I’m sitting at the counter of The Plaza where it is entirely too hot—everywhere I go in the Midwest it’s too hot—when they aren’t cranking up the air conditioning they crank up the heat. It’s too hot everywhere. I can’t even spend a half hour in the Main library, it’s always so hot, and airless. What’s with these Midwest people and their heat? I thought we were supposed to be a bunch of farmers and Germans, up early milking the cows, all that. How did we get to be a bunch of grandmas in rest homes—85 degrees, with blankets over us. I think it’s because people no longer have any circulation because they drive everywhere. The typical person in the Midwest doesn’t walk more than one block at a time (ample parking!) and then not every day. I’m wearing long pants and a long sleeve shirt of some cotton material, but I’m sweating like a pig! That’s why I always put on a liberal amount of patchouli—it blends well with the sweat and body odor—at least as far as I'm concerned! And the ladies seem to like it.

I’m looking across the counter and I see that there is a bottle of SKOL vodka sitting on the shelf (below number “11”—the places at the counter are marked with numbers) That’s ODD—I’ve never seen anyone in here drinking vodka.

A woman came in by herself—rare for a diner!—but not rare for this place, really—she’s pretty attractive—she looks like Mia Farrow. She immediately takes off her shirt—she’s a little warm, I guess, and she’s wearing a white turtleneck underneath. (No wonder she’s hot—turtlenecks almost kill me no matter what the weather.) Maybe she’ll keep taking shirts off. I think it would be cool if she would be sitting here in her bra. But no—a guy comes in to join her—they’re meeting here. He’s talking non-stop, now. Though I did hear HER say something about how it’s almost the first day of winter. But it’s surprisingly warm out, though it looks like it should be cold—all overcast and dreary, and it got pretty cold last week. But now it’s warm again, and humid, and all gross and moist.

She didn’t say that.
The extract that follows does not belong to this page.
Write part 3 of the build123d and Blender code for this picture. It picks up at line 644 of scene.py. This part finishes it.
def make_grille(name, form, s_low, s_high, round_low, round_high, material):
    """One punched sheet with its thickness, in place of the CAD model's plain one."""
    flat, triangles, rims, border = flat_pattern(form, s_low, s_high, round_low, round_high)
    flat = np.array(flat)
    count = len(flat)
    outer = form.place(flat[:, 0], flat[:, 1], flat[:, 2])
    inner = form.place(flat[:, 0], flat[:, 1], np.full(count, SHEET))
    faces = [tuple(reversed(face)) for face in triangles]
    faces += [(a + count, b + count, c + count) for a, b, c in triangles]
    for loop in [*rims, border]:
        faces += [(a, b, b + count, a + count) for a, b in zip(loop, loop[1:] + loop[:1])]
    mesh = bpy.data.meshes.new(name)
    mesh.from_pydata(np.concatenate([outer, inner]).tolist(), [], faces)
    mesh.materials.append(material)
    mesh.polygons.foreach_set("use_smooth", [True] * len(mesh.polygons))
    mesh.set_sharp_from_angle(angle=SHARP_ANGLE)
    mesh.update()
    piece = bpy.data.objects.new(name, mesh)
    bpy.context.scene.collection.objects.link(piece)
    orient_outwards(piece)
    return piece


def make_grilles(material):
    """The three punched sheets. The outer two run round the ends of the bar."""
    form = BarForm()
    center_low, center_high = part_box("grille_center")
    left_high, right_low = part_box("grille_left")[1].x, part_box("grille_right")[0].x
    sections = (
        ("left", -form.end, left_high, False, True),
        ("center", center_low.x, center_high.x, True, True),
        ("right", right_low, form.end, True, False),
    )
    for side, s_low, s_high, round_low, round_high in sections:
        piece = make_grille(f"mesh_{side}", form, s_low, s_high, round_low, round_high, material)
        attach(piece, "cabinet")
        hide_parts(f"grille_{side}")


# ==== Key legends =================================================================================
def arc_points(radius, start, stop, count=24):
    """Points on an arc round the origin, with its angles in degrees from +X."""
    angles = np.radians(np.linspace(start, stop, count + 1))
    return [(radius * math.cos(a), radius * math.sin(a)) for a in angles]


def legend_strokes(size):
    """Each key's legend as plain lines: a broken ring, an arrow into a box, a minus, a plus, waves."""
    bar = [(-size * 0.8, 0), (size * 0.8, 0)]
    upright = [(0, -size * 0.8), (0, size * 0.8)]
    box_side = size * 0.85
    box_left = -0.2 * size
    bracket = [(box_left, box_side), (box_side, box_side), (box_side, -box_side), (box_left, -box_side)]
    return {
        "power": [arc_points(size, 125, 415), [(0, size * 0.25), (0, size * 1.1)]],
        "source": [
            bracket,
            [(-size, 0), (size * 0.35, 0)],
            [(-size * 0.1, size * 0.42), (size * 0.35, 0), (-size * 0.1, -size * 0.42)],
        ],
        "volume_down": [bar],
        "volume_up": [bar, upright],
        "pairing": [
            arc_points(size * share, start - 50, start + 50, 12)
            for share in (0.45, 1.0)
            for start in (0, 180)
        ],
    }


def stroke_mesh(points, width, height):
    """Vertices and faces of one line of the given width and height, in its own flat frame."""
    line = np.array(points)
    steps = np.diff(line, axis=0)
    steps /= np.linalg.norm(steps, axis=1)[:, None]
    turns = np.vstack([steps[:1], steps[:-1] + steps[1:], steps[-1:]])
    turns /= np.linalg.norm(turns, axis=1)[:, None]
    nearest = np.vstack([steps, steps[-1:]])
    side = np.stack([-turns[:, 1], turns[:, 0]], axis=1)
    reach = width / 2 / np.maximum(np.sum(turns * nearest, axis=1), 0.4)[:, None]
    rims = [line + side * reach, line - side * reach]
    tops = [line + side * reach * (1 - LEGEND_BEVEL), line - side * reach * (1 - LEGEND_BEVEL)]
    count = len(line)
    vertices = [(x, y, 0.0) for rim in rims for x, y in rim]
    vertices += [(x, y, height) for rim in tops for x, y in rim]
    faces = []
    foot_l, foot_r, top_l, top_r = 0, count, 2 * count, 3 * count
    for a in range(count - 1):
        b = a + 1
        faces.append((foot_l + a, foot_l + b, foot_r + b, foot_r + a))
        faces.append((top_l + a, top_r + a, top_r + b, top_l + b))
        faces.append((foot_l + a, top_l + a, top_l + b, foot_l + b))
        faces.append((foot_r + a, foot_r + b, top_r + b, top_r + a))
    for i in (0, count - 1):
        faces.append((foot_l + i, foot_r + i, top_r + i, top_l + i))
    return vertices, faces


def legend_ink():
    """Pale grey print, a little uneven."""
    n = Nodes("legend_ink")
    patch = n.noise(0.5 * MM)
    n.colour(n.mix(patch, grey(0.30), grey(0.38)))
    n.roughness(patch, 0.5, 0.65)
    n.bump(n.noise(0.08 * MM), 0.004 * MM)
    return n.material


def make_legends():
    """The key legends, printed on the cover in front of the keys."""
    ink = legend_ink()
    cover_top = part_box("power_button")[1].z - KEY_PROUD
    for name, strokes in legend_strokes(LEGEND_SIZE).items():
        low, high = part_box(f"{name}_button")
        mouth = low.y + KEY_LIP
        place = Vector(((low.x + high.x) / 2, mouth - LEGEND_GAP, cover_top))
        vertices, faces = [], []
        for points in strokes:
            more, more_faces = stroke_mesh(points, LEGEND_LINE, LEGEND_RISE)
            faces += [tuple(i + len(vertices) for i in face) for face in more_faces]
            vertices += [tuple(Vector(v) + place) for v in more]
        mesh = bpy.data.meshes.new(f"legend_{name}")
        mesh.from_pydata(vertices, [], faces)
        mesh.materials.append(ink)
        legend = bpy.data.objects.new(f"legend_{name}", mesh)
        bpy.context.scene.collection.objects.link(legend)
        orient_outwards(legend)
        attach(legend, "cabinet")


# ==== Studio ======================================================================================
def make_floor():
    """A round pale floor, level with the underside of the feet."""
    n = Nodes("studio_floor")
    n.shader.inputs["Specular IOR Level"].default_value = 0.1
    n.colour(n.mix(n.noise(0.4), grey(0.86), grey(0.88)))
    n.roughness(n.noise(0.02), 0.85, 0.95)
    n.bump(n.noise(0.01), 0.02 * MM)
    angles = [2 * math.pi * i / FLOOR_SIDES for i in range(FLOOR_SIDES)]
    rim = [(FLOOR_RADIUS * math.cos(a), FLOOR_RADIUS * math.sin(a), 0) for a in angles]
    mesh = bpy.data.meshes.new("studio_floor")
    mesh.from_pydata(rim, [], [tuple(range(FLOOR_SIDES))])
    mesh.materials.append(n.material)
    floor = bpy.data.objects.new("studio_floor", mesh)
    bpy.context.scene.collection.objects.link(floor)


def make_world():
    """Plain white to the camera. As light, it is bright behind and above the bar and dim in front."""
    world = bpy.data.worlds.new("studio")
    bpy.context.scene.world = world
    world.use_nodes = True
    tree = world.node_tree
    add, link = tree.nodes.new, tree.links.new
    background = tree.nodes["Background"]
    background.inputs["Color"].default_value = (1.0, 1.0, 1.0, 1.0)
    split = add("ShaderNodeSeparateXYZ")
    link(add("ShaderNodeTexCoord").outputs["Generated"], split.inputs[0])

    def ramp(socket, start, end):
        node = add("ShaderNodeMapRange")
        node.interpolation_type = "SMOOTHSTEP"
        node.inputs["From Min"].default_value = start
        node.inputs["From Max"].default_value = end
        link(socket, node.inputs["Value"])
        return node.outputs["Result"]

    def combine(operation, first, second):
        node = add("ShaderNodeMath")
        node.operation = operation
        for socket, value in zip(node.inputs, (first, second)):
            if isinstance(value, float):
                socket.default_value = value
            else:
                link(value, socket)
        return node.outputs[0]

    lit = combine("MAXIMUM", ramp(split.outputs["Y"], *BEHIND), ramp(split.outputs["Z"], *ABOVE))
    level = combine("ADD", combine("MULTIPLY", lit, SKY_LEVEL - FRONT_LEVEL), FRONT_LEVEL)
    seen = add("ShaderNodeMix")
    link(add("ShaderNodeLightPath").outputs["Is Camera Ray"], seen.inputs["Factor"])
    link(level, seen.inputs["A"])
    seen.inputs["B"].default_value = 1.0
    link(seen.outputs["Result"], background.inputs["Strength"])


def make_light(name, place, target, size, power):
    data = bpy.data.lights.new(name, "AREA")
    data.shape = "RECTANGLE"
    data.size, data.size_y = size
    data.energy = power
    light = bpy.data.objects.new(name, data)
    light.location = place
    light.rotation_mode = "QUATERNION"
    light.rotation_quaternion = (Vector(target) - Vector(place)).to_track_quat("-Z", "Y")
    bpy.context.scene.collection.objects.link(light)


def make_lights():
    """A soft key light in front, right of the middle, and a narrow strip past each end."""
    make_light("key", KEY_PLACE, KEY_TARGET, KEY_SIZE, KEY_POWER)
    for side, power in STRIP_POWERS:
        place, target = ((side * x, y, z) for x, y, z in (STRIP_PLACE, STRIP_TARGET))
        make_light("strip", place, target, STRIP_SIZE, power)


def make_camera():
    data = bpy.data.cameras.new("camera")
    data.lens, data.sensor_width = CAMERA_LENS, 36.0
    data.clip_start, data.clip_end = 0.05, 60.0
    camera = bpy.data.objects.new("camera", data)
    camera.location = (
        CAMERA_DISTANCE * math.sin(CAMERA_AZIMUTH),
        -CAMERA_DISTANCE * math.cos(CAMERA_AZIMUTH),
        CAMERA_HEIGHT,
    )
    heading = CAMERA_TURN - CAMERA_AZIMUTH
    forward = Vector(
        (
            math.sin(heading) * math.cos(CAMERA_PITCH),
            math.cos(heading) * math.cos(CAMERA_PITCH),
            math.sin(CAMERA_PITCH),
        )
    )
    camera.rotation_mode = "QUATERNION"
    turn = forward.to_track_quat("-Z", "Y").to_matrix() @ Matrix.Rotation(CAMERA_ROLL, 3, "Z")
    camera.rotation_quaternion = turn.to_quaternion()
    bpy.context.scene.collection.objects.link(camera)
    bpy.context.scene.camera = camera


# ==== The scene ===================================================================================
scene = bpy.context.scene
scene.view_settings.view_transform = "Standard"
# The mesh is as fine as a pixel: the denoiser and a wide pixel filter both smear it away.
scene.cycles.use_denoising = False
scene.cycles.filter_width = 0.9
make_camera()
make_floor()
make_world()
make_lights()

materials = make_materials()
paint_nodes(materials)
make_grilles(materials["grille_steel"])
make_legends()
That was me thinking about the weather. She is quiet, now, just nodding. She is listening attentively to the guy talking non-stop She’s a good listener—nodding, interested—then suddenly she gets a call on her cell phone and has to go off and take the call—but at least she leaves the room. She comes back shortly, sits down, and the man takes a breath and gets back into his long oration. Her phone rings again, she looks at it, frowns, and excuses herself again. The man looks really annoyed this time. I wonder if people who are good listeners are good cell phone listeners—I mean, people who you know you can call and they’ll answer. I get a feeling that it’s her kids calling—they are caught up in this and that.
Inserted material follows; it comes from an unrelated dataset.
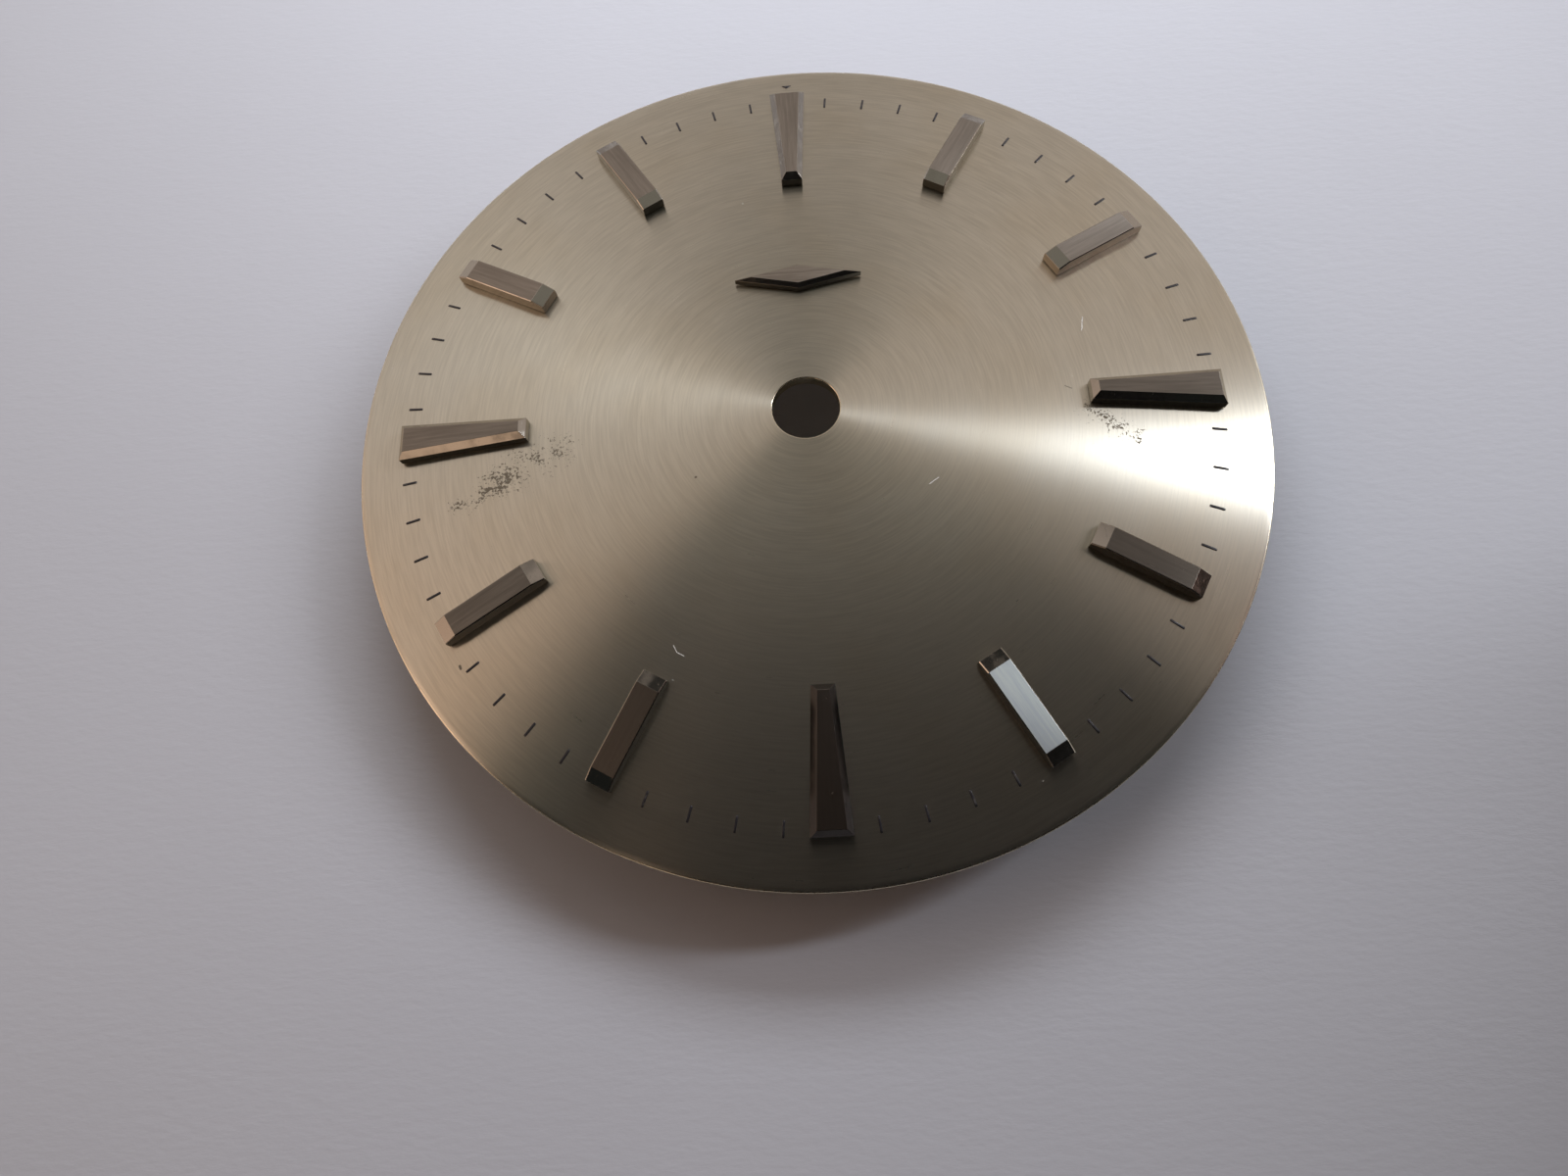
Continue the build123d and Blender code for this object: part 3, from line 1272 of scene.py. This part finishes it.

It occurs to me that since the advent of cell phones it’s even WORSE to be a parent than ever before. (I mean, speaking of the drawbacks of parenthood—I know there is the good side!) You can NEVER get away from your kids now. Every time they have a question or a problem, they are going to call, and you HAVE to answer! I know this sounds like I’m a kid hater—it’s not THAT so much—though I HAVE chosen NOT to have kids—that I’ll admit. But what I’m complaining about here is not the kids—it’s just their nature to be impatient and call out to the parents for an answer—it’s the cell phone part of that equation—because cell phones are ADDICTIVE. The instant connection at your fingertips is addictive—your brain starts to transform—think differently (the nature of addiction) so that when you feel the slight twinge of a yearning for connection, you call. And whenever someone else feels that way, they call you (answering is also an addiction). It’s the same a s cigarettes and sugar, candy, food at hand—and TV—and the internet, email, checking your email constantly, looking things up on Google 100 times a day. (Not as a quest for knowledge, but for satisfaction!) The day… it’s quiet, you’re lonely, you feel a strange emptiness, you eat something, or get in your car and drive, the motion making you feel temporarily better, speed—you go somewhere you can spend money—shopping makes you feel better. Buy some cigarettes, smoking makes you feel better, or smoking weed. At least smoking weed tells it like it is. I’m going to go smoke some drugs!

I mean, not me. I’m just sitting here at The Plaza writing this in my notebook. It’s a healthy activity. I’d write more here, too, but I’ve got to get going, over to NODE and check my email.